L’adaptation zélée des règles et du périmètre du parc aux vœux de potentiels adversaires a suscité des critiques de la part des défenseurs de la nature. Hans F. Schneider, expert du paysage et président des Amis de la nature des Grisons, estime que le but était d’engranger un maximum de manne fédérale. «On ne parle que des avantages économiques. L’idée même de parc n’est pas prise au sérieux.»
Mise en œuvre décisive
Cependant, la majorité des organisations environnementales soutiennent le parc. «C’est clair, on pourrait exiger plus», concède Jacqueline von Arx, directrice de Pro Natura Grisons, mais elle a bon espoir que l’économie régionale ne sera pas la seule bénéficiaire, que la nature aussi en tirera profit. «C’est la mise en œuvre qui sera décisive, enchaîne-t-elle.
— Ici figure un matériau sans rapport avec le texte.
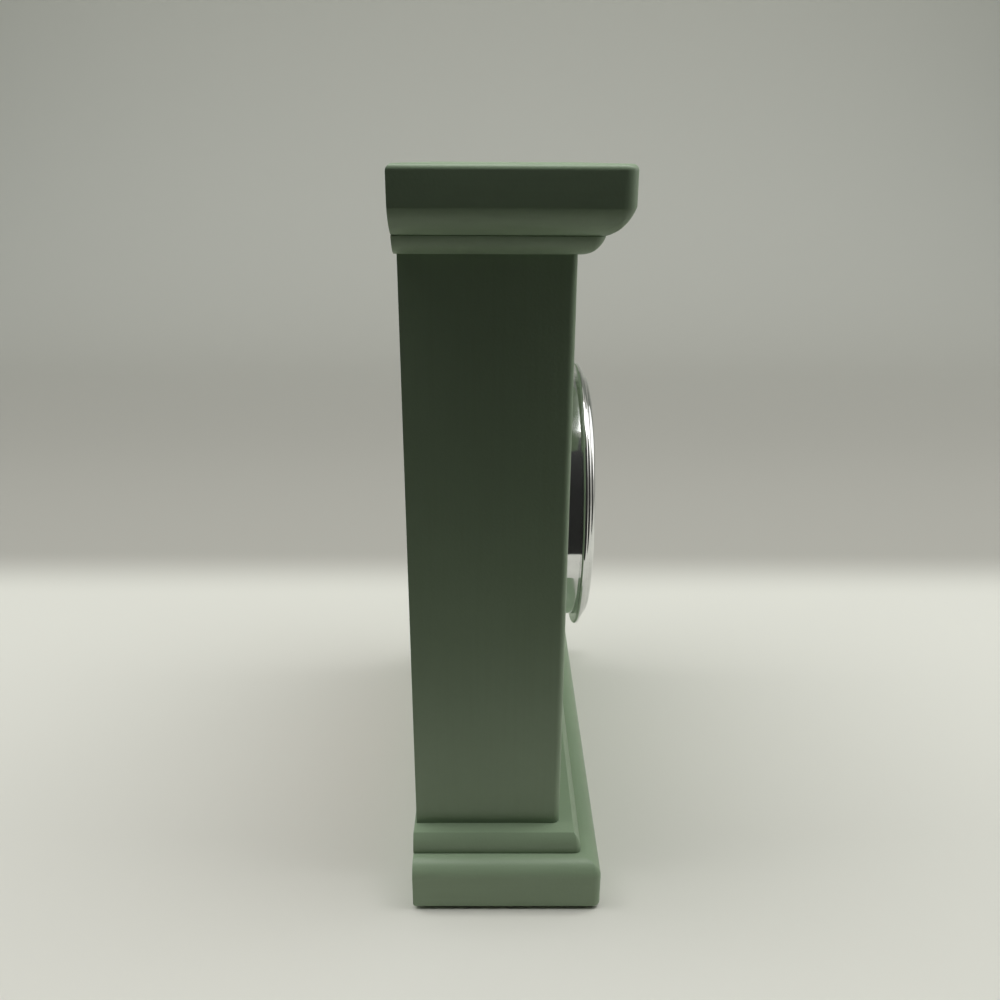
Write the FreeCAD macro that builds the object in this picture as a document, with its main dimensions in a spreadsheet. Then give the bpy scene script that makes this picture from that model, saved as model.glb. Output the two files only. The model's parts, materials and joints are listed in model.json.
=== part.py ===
"""Painted mantel clock with a plinth, a stepped cornice, a round bezel and a quartz movement.

The frame has X to the clock's left-right, Y from its front (-Y) to its back (+Y) and Z up. The origin is
on the floor, in the middle of the base. All lengths are millimetres and live in the sheet named size.
"""
import FreeCAD, Part
import math
import os
from collections import namedtuple
from types import SimpleNamespace

import Sketcher
from FreeCAD import Placement, Rotation, Vector

DOC = FreeCAD.newDocument("mantel_clock")
SHEET = DOC.addObject("Spreadsheet::Sheet", "size")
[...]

Grâce à une information abondante et une gestion adéquate des visiteurs, on peut transmettre aux gens la valeur que revêtent paysage et nature. Nous en avons fait l’expérience avec nos zones protégées. Grâce aux projets dans la zone périphérique, on sensibilise aussi les autochtones, pour qui la beauté de la montagne est une évidence. La création de valeur et la valorisation ne sont pas forcément contradictoires.»